The prime minister, Boris Johnson, said the Russian attack on Kremenchuk, and the previous day on Kyiv, would simply “strengthen the resolve” of G7 leaders. A UK government source said that when Johnson heard about the Kyiv strike he told fellow leaders it was “stupid of Putin to do something like that when all of us are in the same place, because it is only going to make us feel more resolute and united”.

Meanwhile, Russian shelling on Monday of a residential area in Ukraine’s second largest city, Kharkiv, killed four civilians, the regional governor said.

Forces fighting for Russia are also mounting an all-out assault on the last Ukrainian stronghold in the eastern Luhansk region, where Russian troops hope to cut off the city of Lysychansk, having reduced its twin city, Sievierodonetsk, to rubble.

If Lysychansk falls, the entire province of Luhansk, which along with Donetsk makes up the Donbas region, could fall into Russian hands.
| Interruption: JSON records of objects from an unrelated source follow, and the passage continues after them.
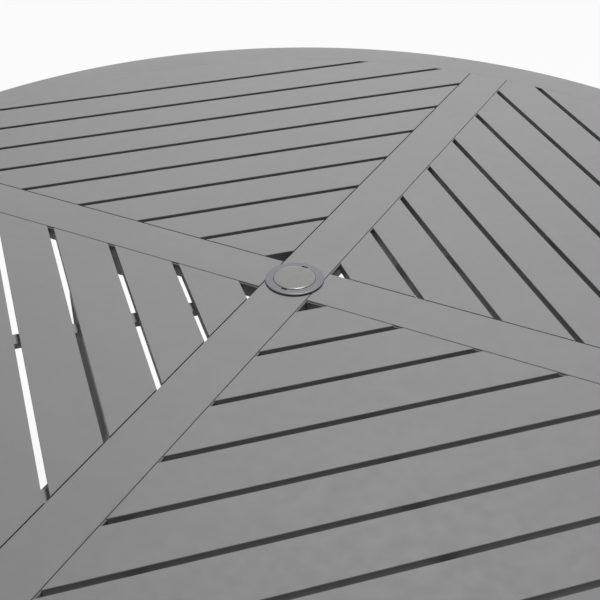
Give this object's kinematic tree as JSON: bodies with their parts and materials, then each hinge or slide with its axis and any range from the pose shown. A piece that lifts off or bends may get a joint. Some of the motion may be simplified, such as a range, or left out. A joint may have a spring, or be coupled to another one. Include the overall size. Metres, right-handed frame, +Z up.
{
  "type": "umbrella table",
  "caption": "Round slatted patio table with an umbrella hole, its lift-out cap, bent splayed legs and screw-in levelling glides.",
  "frame": {"origin": "on the floor under the centre of the round top, which is the umbrella hole's axis", "axes": "+Z up along the umbrella hole's axis; -Y is the front, and the slats run along X and Y while the rails and legs lie on the diagonals"},
  "size_m": [1.5238, 1.5238, 0.7416],
  "materials": {
    "frame_coat": "satin powder coat, warm mid grey",
    "leg_coat": "satin powder coat, warm mid grey",
    "ring_metal": "satin painted casting, cool grey",
    "cap_plastic": "moulded, fine matt, light grey",
    "black_plastic": "moulded, matt, near black",
    "zinc_steel": "zinc plated"
  },
  "bodies": {
    "table": {"rim_ring": "frame_coat", "rail_through": "frame_coat", "rail_back_left": "frame_coat", "rail_front_right": "frame_coat", "slat_back_1": "frame_coat", "slat_back_2": "frame_coat", "slat_back_3": "frame_coat", "slat_back_4": "frame_coat", "slat_back_5": "frame_coat", "slat_back_6": "frame_coat", "slat_back_7": "frame_coat", "slat_back_8": "frame_coat", "slat_back_9": "frame_coat", "slat_left_1": "frame_coat", "slat_left_2": "frame_coat", "slat_left_3": "frame_coat", "slat_left_4": "frame_coat", "slat_left_5": "frame_coat", "slat_left_6": "frame_coat", "slat_left_7": "frame_coat", "slat_left_8": "frame_coat", "slat_left_9": "frame_coat", "slat_front_1": "frame_coat", "slat_front_2": "frame_coat", "slat_front_3": "frame_coat", "slat_front_4": "frame_coat", "slat_front_5": "frame_coat", "slat_front_6": "frame_coat", "slat_front_7": "frame_coat", "slat_front_8": "frame_coat", "slat_front_9": "frame_coat", "slat_right_1": "frame_coat", "slat_right_2": "frame_coat", "slat_right_3": "frame_coat", "slat_right_4": "frame_coat", "slat_right_5": "frame_coat", "slat_right_6": "frame_coat", "slat_right_7": "frame_coat", "slat_right_8": "frame_coat", "slat_right_9": "frame_coat", "middle_braces": "frame_coat", "side_braces": "frame_coat", "hub_plate": "leg_coat", "umbrella_ring": "ring_metal", "ring_nut": "black_plastic", "leg_back_right": "leg_coat", "leg_back_left": "leg_coat", "leg_front_left": "leg_coat", "leg_front_right": "leg_coat", "leg_plugs": "black_plastic", "leg_end_caps": "black_plastic", "leg_bolts": "zinc_steel", "nut_plates": "zinc_steel", "hub_screws": "zinc_steel"},
    "cap": {"hole_cap": "cap_plastic"},
    "glide_back_right": {"glide_back_right": "black_plastic"},
    "glide_back_left": {"glide_back_left": "black_plastic"},
    "glide_front_left": {"glide_front_left": "black_plastic"},
    "glide_front_right": {"glide_front_right": "black_plastic"}
  },
  "joints": [
    {"name": "cap_lift", "type": "slide", "parent": "table", "child": "cap", "axis": [0, 0, 1], "range_m": [0, 0.15]},
    {"name": "glide_screw_back_right", "type": "slide", "parent": "table", "child": "glide_back_right", "axis": [0, 0, -1], "range_m": [0, 0.01]},
    {"name": "glide_screw_back_left", "type": "slide", "parent": "table", "child": "glide_back_left", "axis": [0, 0, -1], "range_m": [0, 0.01]},
    {"name": "glide_screw_front_left", "type": "slide", "parent": "table", "child": "glide_front_left", "axis": [0, 0, -1], "range_m": [0, 0.01]},
    {"name": "glide_screw_front_right", "type": "slide", "parent": "table", "child": "glide_front_right", "axis": [0, 0, -1], "range_m": [0, 0.01]}
  ]
}
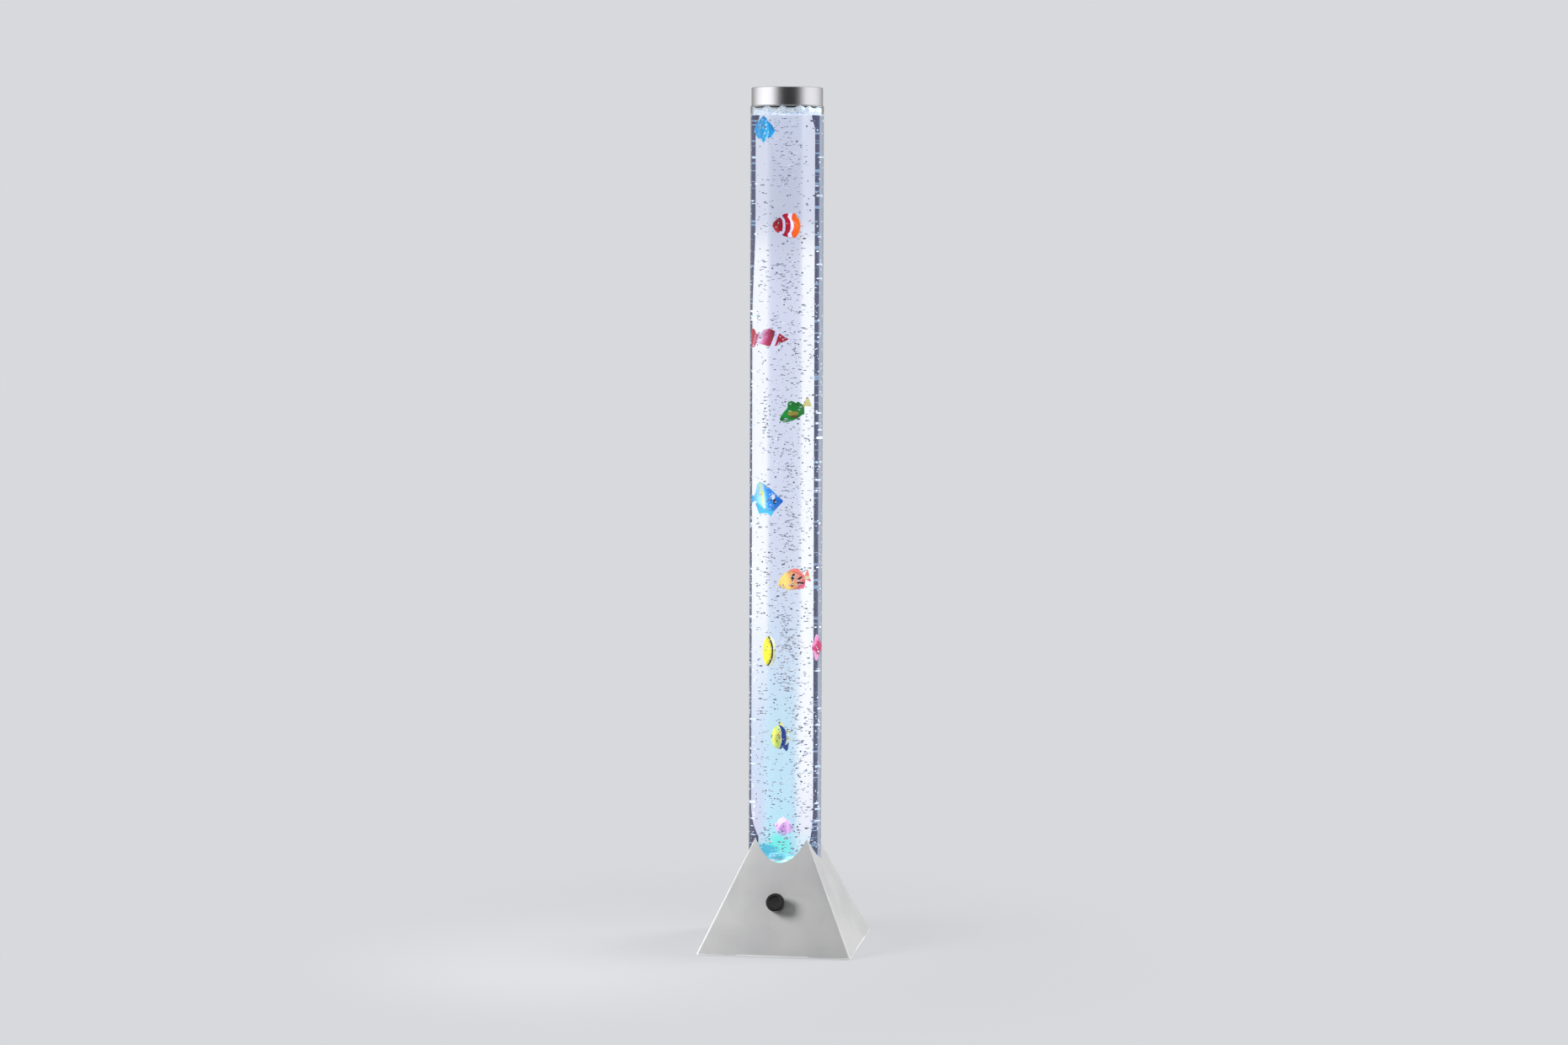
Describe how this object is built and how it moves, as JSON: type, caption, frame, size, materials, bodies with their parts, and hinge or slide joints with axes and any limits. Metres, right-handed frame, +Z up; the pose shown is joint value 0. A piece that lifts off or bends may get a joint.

Russia’s Interfax news agency and pro-Russia separatist fighters said Russian troops had entered Lysychansk on Saturday after Ukrainian forces were ordered to withdraw from Sievierodonetsk. The claim could not be independently verified and there was no immediate comment from the Ukrainian side.

Serhiy Haidai, the governor of Luhansk province, said on Facebook that Russian and separatist fighters were trying to blockade Lysychansk from the south and that due to heavy bombardments the city “is almost unrecognisable”.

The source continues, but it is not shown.